Miguel, uma criança negra de cinco anos, morreu após cair do 9º andar de um prédio de luxo, no Recife. O fato de sua morte seguir reverberando sem resposta satisfatória do Estado Brasileiro é sinal de uma sociedade enferma, que tem se recusado a revisitar os parâmetros que realmente importam
Dar às coisas o nome que elas têm. Além de um imperativo da vida em sociedade, é uma indicação do valor do que está em jogo. Por outro lado, a busca de argumentos ancorados em um saber situado exclusivamente no registro técnico pode até pôr fim à demanda, mas nem de longe efetiva a fruição de direitos.
A jurisprudência brasileira tem sido pródiga em recrutar pesos e medidas desproporcionais. O caso Miguel, que completou quatro anos sem desfecho definitivo, atesta essa lógica de modo evidente. Mais um menino negro cuja existência foi assinalada com a marca do desvalor. Mais uma mãe negra de quem se exige resiliência para seguir com o processo judicial.
No dia 2 de junho de 2020, Miguel Otávio Santana da Silva, de 5 anos, acompanhava sua mãe Mirtes na jornada de trabalho pois, não esqueçamos – era pandemia. E, para as domésticas, home office se traduz de outro modo. Com as creches fechadas, muito embora o trabalho doméstico não tenha sido considerado como essencial, Mirtes seguiu trabalhando presencialmente, para não perder o emprego.
Miguel morreu após cair do 9º andar de um prédio de luxo, no Recife. Em uma situação que contraria qualquer lógica de cuidados com uma criança – portanto, estamos lidando com um fato evitável – Miguel foi colocado sozinho em um elevador pela empregadora de sua mãe. O “combinado” era outro – enquanto Mirtes passeava com o cachorro da patroa, essa mesma cuidaria de Miguel. Parecia uma relação de ganha-ganha, mas a desigualdade uma vez mais se impôs.
Aqui não pretendo discutir os meandros processuais envolvendo essa demanda. Quero é chamar atenção para o valor arbitrado para a vida humana. A patroa segue respondendo o processo em liberdade. A família de Miguel soma reveses jurídicos. O último deles, vindo do Superior Tribunal de Justiça, suspendeu a ação que determinava o pagamento de indenização de R$ 1 milhão, imposta aos ex-patrões de Mirtes.
Em decisão de quatro páginas, datada de 6 de setembro último, o STJ, na figura do ministro Bellizze, sob o argumento técnico de conflito de competência, entendeu que o pedido de danos morais não teria relação direta com o contrato de trabalho entre a mãe do menino e a ex-empregadora.
De fato, passear com o cachorro da patroa não é função albergada nas tarefas do emprego doméstico. É sim a desnaturação do escopo de trabalho, que só reforça a configuração do quadro frequente de abusos contratuais a que estão submetidas tantas mulheres negras – e, novamente, aqui nos encontramos de frente com as interseções de gênero e raça.

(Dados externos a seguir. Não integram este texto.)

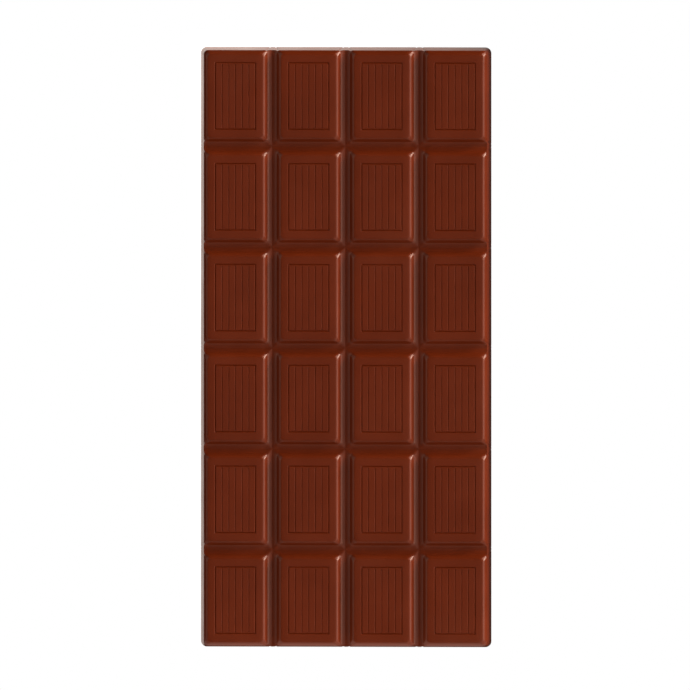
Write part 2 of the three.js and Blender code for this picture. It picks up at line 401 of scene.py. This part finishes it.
# %% [markdown]
# The engraving is worked out from how far a point is from the middle of its block. The frame
# is every point as far out as its rectangle. Map Range turns the distance from the cut's middle
# into its depth, deepest in the middle and none at the shoulders, which makes a small V.

# %% The relief: the engraved frame
out_across = add_node(relief, MATH, [across["From Middle"]], operation="ABSOLUTE")
out_along = add_node(relief, MATH, [along["From Middle"]], operation="ABSOLUTE")
half_frame_width = add_node(relief, MATH, [size["Frame Width"], 0.5], operation="MULTIPLY")
half_frame_length = add_node(relief, MATH, [size["Frame Length"], 0.5], operation="MULTIPLY")
past_side = add_node(relief, MATH, [out_across, half_frame_width], operation="SUBTRACT")
past_end = add_node(relief, MATH, [out_along, half_frame_length], operation="SUBTRACT")
past_frame = add_node(relief, MATH, [past_side, past_end], operation="MAXIMUM")
from_frame = add_node(relief, MATH, [past_frame], operation="ABSOLUTE")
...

Isso evidencia ainda a inversão de valores e o fosso em que se situa a massa de trabalhadoras domésticas brasileiras – a mãe da criança não pode cuidar do seu próprio filho, pois os imperativos da sobrevivência fazem com que se submeta a trabalhar em condições impróprias que impactam, inclusive, suas funções parentais. A tutora do cão não pode cuidar do seu próprio animal de estimação, pois os imperativos da vida – no caso em questão, resumidos a “fazer as unhas”, tomam o espaço para se implicar com o que dá trabalho.